The development of the story or the situation in Snow Falling on Cedars fulfills many of the conventions of the classical detective story more importantly because the central element for creating tension in the novel is the alleged crime. The story develops from the opening of the trial to the day when the jurors are supposed to announce their verdict as the author makes frequent use of flashbacks to fill in more information about the characters and the history of the island community. Through these flashbacks, we are also introduced to a romantic subplot involving Ishmael Chambers who plays, the journalist and Hatsue, wife to Kabuo (Bass, 20).
As far as the pattern of action is concerned, the central factors are the trial itself and the choices Ishmael makes when he tries to find out more about the alleged murder through his role as the investigator or the detective. The climax in the novel occurs when Ishmael decides to reveal what he has found out about a freighter that came so close to Carl Heine’s boat making the relationship between the characters in Snow Falling on Cedars, the conventional in role play.
By the same token, the roles are reversed for the alleged victims of the story too as the character who turns out to be more of a criminal than a victim is Carl Heine’s mother, Etta as she denied Kabuo Miyamoto the right to buy the piece of land which he was morally entitled to, and instead sold it to a farmer named Ole Jurgensen, Kabuo’s father, Zenhichi Miyamoto had missed the last two out of sixteen payments for the land, but the reason was that he and his family had been sent off to a relocation camp for Japanese Americans in March 1942, for instance, Kabuo’s father could not sign the contract himself because several western states had passed “alien land laws” denying non-citizens the right to own land.6 In 1922 the U.S. Supreme Court ruled that Japanese immigrants could not become naturalized American citizens (Bass, 20).

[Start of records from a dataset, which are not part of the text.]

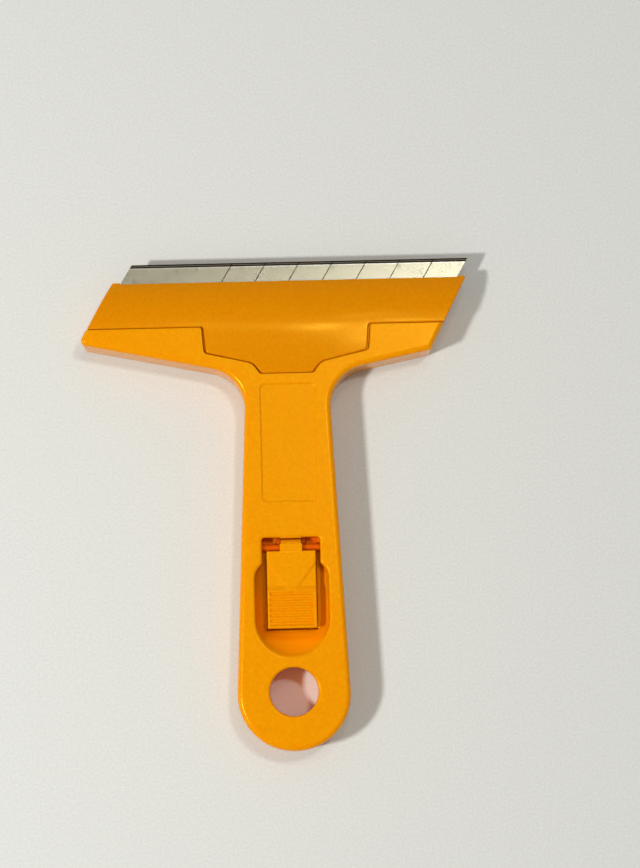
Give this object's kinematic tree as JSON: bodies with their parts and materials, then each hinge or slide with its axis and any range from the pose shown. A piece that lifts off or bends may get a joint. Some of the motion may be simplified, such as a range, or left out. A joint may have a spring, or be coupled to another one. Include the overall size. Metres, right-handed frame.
{
  "type": "razor blade scraper",
  "caption": "T-shaped hand scraper: a snap-off blade clamped between a plastic handle and a pull-out head that a rocking button releases.",
  "frame": {"origin": "on the hanging hole's axis, at the plane of the handle's back", "axes": "+Z out of the front face, +Y along the handle from the hanging hole to the blade, +X to the right with the blade up"},
  "size_m": [0.115, 0.1446, 0.015],
  "materials": {
    "orange_plastic": "satin moulded",
    "blade_steel": "ground and oiled",
    "spring_steel": "tempered",
    "screw_steel": "zinc plated"
  },
  "bodies": {
    "handle": {"handle_shell": "orange_plastic", "back_plate": "orange_plastic", "button_pin": "orange_plastic", "back_screw_1": "screw_steel", "back_screw_2": "screw_steel", "back_screw_3": "screw_steel", "back_screw_4": "screw_steel"},
    "head": {"head_cover": "orange_plastic", "blade": "blade_steel", "latch_spring": "spring_steel", "latch_rivet": "spring_steel"},
    "button": {"release_button": "orange_plastic"}
  },
  "joints": [
    {"name": "head_slide", "type": "slide", "parent": "handle", "child": "head", "axis": [0, 1, 0], "range_m": [0, 0.095], "deforming": ["latch_spring"]},
    {"name": "button_press", "type": "hinge", "parent": "handle", "child": "button", "pos_m": [0, 0.0421, 0.0121], "axis": [1, 0, 0], "range_deg": [0, 9], "stiffness_Nm_per_rad": 0.3, "springref_deg": -5.73, "deforming": ["latch_spring"]}
  ]
}
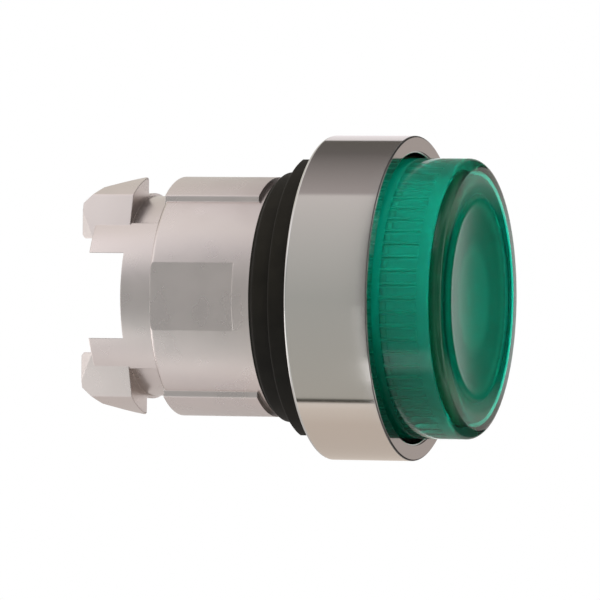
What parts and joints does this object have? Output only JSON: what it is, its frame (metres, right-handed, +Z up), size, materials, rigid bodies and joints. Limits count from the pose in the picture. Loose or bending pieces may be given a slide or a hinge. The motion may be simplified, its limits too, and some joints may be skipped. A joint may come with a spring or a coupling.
{
  "type": "illuminated push button head",
  "caption": "Illuminated push-button head for a round panel hole: green lens cap, polished bezel, rubber panel gasket and cast body with rear hooks.",
  "frame": {"origin": "on the button's axis, in the plane where the panel's face meets the gasket flange", "axes": "+Y along the axis from the lens towards the rear hooks, so the lens faces -Y; +Z up, with one hook above and one below the axis; X to the sides, with the lugs of the hooks on the -X side"},
  "size_m": [0.029, 0.0353, 0.029],
  "materials": {
    "body_casting": "satin plated zinc die casting",
    "bezel_chrome": "polished",
    "black_rubber": "matte moulded",
    "natural_plastic": "moulded",
    "spring_steel": "drawn",
    "pale_silicone": "moulded",
    "green_lens": "clear tinted, glossy",
    "milky_plastic": "milky",
    "white_plastic": "moulded"
  },
  "bodies": {
    "housing": {"barrel_body": "body_casting", "bezel_ring": "bezel_chrome", "bezel_o_ring": "black_rubber", "panel_gasket": "black_rubber", "guide_bush": "natural_plastic", "lip_seal": "black_rubber", "seal_washer": "spring_steel", "return_spring": "spring_steel"},
    "button": {"plunger": "white_plastic", "thrust_washer": "spring_steel", "stop_ring": "black_rubber", "pusher_crown": "natural_plastic", "crown_snap_ring": "spring_steel", "lens_cap": "green_lens", "lens_o_ring": "pale_silicone", "light_diffuser": "milky_plastic", "reflector_cone": "white_plastic"}
  },
  "joints": [
    {"name": "button_press", "type": "slide", "parent": "housing", "child": "button", "axis": [0, 1, 0], "range_m": [0, 0.0043], "stiffness_N_per_m": 600, "springref_m": -0.004, "deforming": ["return_spring"]}
  ]
}
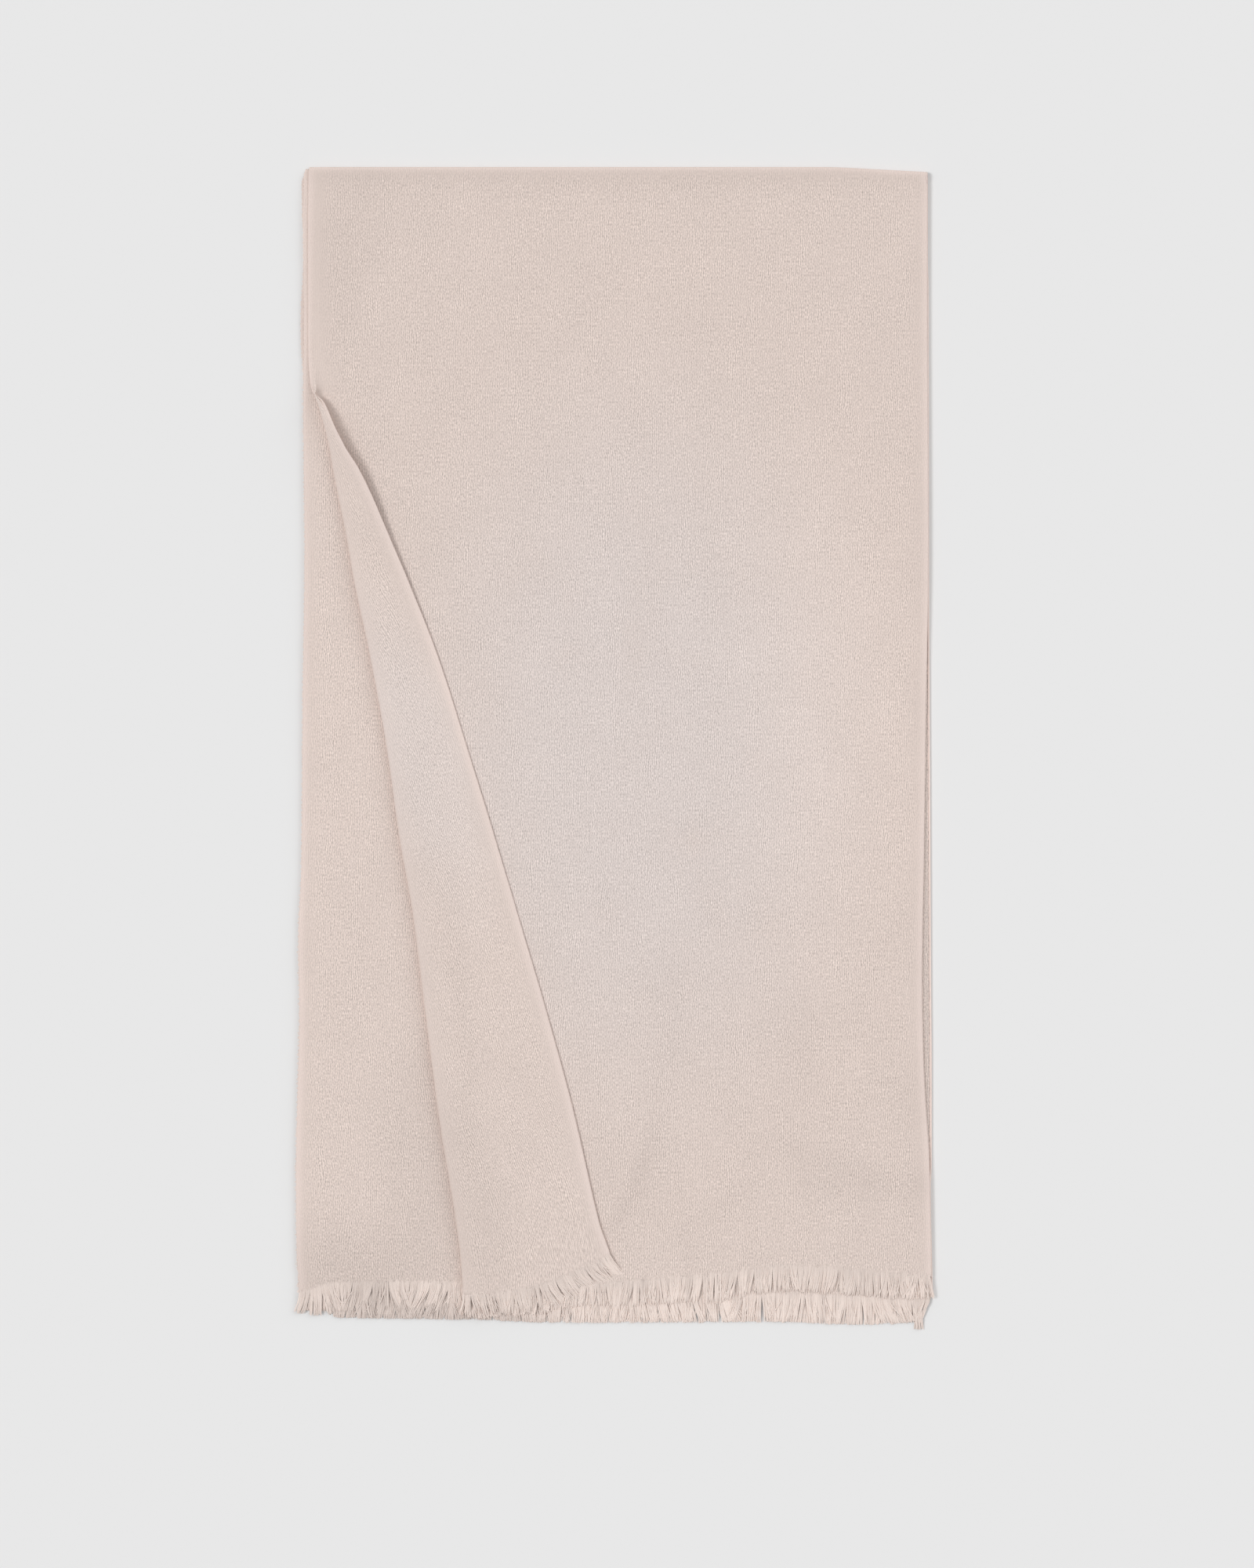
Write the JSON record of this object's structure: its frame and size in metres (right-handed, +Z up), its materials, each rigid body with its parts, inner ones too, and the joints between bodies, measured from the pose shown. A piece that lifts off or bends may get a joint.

This meant that none of the first-generation Japanese Americans, or Issei, were American citizens. Kabuo, on the other hand, was an American citizen because he was a second-generation Japanese American, or Nisei, born in the United States and would eligibly sign the contract after attaining the age of 20 in September 1942but on his return to sign the contract in 1945 he found out that Etta Heine had sold the land after her husband died in 1944 (McKay, 648).
The unfairness lies in the fact that innocent and defenseless Japanese Americans were uprooted and imprisoned against their will as they had little or no political influence in the western states, there was very little they could do to let their voices be heard in Washington, D.C. Hawaii had not yet become a state, the islands were strategically more important for the war effort in the Pacific Ocean than the West Coast was. Indeed the Japanese Americans were viewed with suspicion, but removing them would have been hazardous to local industry and the war effort (McKay, 647).
There is an effort the author takes for us to know so little about one another across racial and ethnic groups is truly remarkable as we can live so closely together and our lives can be so intertwined socially, economically, and politically, and that we can spend so many years of study in grade school and even in higher education and yet still manage to be ignorant of one another is clear testimony to the deep-seated roots of this human and national tragedy.
Bass, Ronald. “Snow Falling On Cedars.” Literary Cavalcade 51.4 (1999): 22
McKay, Daniel. “Captive Memories: Articulate Vs. Disarticulated Silences In David Guterson’s “Snow Falling On Cedars” And Wendy Catran’s “The Swap…” Comparative Literature Studies 50.4 (2013): 643-669.